TheStreet Ratings rates Questar as a hold. The company's strengths can be seen in multiple areas, such as its solid stock price performance, expanding profit margins and notable return on equity. However, as a counter to these strengths, we also find weaknesses including generally higher debt management risk, weak operating cash flow and deteriorating net income. You can view the full Questar Ratings Report now.

More About Dividends:

One benefit of owning a stock is the potential that you will be paid a dividend. The distribution of dividend payments is another way for a company to share its profit with you. A dividend means that the company pays you a certain amount of money, either as a one-time payment or more commonly on a quarterly basis, for each share of stock you own.

Many times, dividends come at the expense of greater price appreciation, because the company is distributing its profits to shareholders rather than reinvesting the profits back into the growth of the company. However, companies that pay dividends can be very attractive to investors when they offer a steady stream of income. There are some important terms and dates an investor should be familiar with before purchasing any dividend-paying companies. Let's work through an example to help better explain some of these terms:

On March 1, ABC Widget Company has decided that because it holds excess cash and lacks investment opportunities, it would like to reward shareholders with a regular quarterly dividend payment. The date for this particular announcement is known as the declaration date. It is on this date that the company announces the specific dividend payment along with the holder-of-record date (aka record date) and the payment date. The company announces that a dividend payment of 25 cents per share will be payable March 31, 2012 (the payment date) to all shareholders of record at the close of business on March 16, 2012 (holder-of-record date). What does this all mean? Well the short story is that the company looks at its records on March 16 and anyone listed on the books as an owner of ABC Widget company will be eligible for the dividend payment (on March 31).
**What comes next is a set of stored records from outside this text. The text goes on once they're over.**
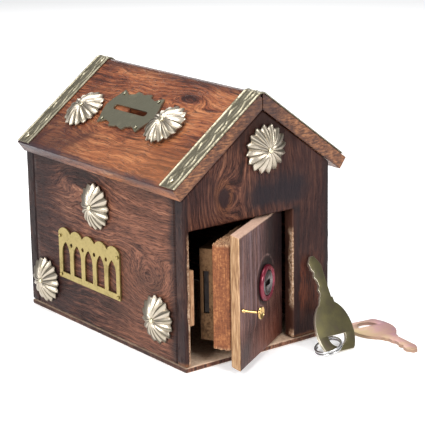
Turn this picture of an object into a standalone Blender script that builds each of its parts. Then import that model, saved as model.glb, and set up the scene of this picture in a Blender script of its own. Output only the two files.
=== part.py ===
"""Hut-shaped wooden money box: a lockable door, brass trim, a coin slot and two keys.

The box stands on z = 0 with its door gable facing -Y. Units are metres.
Everything on the door is modelled in its closed place, relative to the hinge axis,
and the door_hinge empty then swings it open.
"""

import math

import bmesh
import bpy
from mathutils import Matrix, Vector

# ---------------------------------------------------------------- driving sizes
GAP = 0.0003                     # left between pieces that touch

BODY_WIDTH = 0.0880              # outside of the side walls
BODY_LENGTH = 0.1363             # front face to back face
RIDGE_HEIGHT = 0.1272            # where the two roof faces would meet
ROOF_PITCH = math.radians(36.8)
ROOF_REACH = 0.0520              # ridge to eave, measured level
ROOF_SHIFT = 0.0030              # the roof sits off centre, towards the hinge side
ROOF_THICKNESS = 0.0066
RIDGE_ROUND = 0.0030
BASE_THICKNESS = 0.0024
WALL_THICKNESS = 0.0032
GABLE_THICKNESS = 0.0068
BOARD_CHAMFER = 0.0004

DOORWAY_RIGHT = 0.0212           # jamb face; the left wall is the other side
DOORWAY_TOP = 0.0680
HEAD_BLOCK_DEPTH = 0.0080
HEAD_BLOCK_HEIGHT = 0.0080
HEAD_BLOCK_REACH = 0.0090        # past the hinge axis, towards the middle

HINGE_INSET = 0.0043             # hinge axis from the jamb face
HINGE_BACK = 0.0031              # hinge axis behind the front board
HINGE_PIN_RADIUS = 0.0010
HINGE_PIN_GRIP = 0.0085          # length of each pin inside the door
DOOR_OPEN = math.radians(30.8)   # how far the door stands open
DOOR_THICKNESS = 0.0065
DOOR_SIDE_GAP = 0.0003
DOOR_FOOT_GAP = 0.0003
DOOR_TOP_GAP = 0.0008
DOOR_EDGE_BEVEL = 0.0052         # how much shorter the inside face is

KEEPER_THICKNESS = 0.0028
KEEPER_SETBACK = 0.0005
KEEPER_BOTTOM = 0.0220
KEEPER_HEIGHT = 0.0275
KEEPER_TO_DOOR = 0.0005
KEEPER_TO_BOLT = 0.0004

LOCK_FROM_EDGE = 0.0341          # lock axis from the door's free edge
LOCK_HEIGHT = 0.0362
COLLAR_RADIUS = 0.0089
COLLAR_PROUD = 0.0020
BARREL_RADIUS = 0.0082
PLUG_RADIUS = 0.0060
KEYWAY_WIDTH = 0.0066
KEYWAY_HEIGHT = 0.0027
KEYWAY_DEPTH = 0.0160
PACKING_THICKNESS = 0.0087
PACKING_SETBACK = 0.0055         # from the door's free edge
PACKING_WIDTH = 0.0430
PACKING_HEIGHT = 0.0520
CASE_SETBACK = 0.0076
CASE_WIDTH = 0.0400
CASE_HEIGHT = 0.0446
CASE_DEPTH = 0.0070
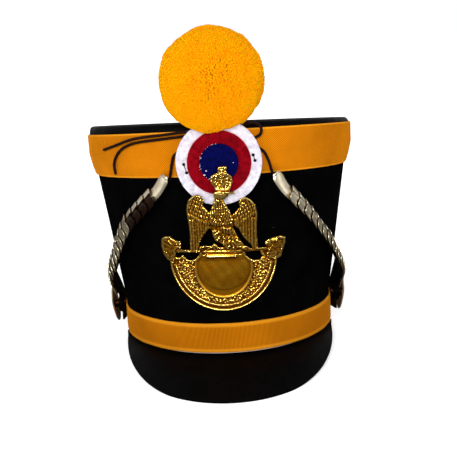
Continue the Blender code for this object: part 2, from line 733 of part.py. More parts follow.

The one other important term to remember is the ex-dividend date. The ex-dividend date (typically two trading days before the holder-of-record date for U.S. securities) is the day in which a company begins trading without the dividend. In order to have a claim on a dividend, shares must be purchased no later than the last business day before the ex-dividend date. A company trading ex-dividend will have the upcoming dividend subtracted from the share price at the start of the trading day. Many times, the price of a stock will increase in anticipation of the upcoming dividend as the ex-dividend date approaches, yet will fall back by the amount of the dividend on the ex-dividend date.